SHORT EXERCISE: Write out, word for word, only the data from its first line to the line containing "the flat base.".

[begin DATASET EXCERPT]

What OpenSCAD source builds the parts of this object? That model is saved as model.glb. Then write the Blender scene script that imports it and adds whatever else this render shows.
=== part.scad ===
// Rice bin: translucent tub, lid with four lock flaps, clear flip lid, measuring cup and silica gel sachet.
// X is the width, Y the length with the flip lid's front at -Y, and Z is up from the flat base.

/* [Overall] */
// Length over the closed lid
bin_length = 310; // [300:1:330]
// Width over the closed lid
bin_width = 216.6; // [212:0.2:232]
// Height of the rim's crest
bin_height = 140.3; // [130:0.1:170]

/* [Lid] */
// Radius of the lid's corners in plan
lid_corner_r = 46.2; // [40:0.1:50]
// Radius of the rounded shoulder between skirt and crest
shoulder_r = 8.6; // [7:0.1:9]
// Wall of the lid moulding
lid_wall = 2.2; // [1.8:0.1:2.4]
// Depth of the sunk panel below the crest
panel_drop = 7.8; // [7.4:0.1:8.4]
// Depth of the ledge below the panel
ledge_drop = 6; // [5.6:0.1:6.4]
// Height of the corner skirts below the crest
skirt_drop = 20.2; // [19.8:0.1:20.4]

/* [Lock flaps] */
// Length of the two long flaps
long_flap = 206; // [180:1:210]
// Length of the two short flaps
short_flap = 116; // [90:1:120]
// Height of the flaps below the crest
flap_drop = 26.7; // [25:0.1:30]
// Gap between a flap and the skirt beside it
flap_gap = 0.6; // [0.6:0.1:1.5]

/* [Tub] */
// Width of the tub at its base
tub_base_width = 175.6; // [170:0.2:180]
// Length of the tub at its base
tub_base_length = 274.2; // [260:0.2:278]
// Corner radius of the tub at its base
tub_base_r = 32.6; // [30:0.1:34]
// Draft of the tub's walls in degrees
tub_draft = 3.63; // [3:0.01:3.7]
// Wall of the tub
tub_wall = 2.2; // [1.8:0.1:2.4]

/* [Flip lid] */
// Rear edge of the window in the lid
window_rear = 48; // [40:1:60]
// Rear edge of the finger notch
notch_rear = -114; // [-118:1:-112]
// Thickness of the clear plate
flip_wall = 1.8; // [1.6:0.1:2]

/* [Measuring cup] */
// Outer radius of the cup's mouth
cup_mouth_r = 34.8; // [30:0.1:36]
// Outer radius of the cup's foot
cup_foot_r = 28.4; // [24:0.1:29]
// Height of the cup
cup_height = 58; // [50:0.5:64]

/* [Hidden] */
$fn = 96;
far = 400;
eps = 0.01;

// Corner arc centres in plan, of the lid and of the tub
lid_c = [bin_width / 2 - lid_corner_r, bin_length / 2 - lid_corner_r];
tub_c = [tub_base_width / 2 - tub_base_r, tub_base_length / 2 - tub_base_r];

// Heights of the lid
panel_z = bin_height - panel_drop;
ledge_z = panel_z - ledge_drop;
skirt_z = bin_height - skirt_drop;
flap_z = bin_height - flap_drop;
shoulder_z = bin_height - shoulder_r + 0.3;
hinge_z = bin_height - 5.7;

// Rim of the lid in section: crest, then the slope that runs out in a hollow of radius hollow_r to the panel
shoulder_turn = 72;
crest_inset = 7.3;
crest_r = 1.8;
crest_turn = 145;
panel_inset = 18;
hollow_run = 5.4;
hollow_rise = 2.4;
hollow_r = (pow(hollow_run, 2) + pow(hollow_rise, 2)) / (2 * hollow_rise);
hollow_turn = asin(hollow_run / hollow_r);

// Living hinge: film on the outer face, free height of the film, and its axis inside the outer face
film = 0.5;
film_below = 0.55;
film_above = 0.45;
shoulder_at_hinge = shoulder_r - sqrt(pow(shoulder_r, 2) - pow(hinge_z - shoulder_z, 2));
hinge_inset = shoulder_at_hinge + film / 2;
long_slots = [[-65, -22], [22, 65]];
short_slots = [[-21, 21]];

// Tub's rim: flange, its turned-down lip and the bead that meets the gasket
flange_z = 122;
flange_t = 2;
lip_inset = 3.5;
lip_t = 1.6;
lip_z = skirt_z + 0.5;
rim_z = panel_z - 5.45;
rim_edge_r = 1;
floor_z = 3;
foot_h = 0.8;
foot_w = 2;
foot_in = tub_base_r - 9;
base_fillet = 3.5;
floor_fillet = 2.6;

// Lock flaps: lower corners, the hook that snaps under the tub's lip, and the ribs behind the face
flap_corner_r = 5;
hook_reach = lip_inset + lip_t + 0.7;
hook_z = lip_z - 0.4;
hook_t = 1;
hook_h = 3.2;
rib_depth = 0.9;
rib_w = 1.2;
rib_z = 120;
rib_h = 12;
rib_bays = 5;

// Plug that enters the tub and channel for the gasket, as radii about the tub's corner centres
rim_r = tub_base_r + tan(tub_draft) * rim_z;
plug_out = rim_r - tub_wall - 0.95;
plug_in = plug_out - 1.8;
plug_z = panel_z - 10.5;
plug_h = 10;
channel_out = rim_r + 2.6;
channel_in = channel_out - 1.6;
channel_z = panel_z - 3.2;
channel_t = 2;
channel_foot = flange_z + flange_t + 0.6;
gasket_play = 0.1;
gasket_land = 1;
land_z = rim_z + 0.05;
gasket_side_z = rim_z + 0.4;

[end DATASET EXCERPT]

TASK ANSWER:
What OpenSCAD source builds the parts of this object? That model is saved as model.glb. Then write the Blender scene script that imports it and adds whatever else this render shows.
=== part.scad ===
// Rice bin: translucent tub, lid with four lock flaps, clear flip lid, measuring cup and silica gel sachet.
// X is the width, Y the length with the flip lid's front at -Y, and Z is up from the flat base.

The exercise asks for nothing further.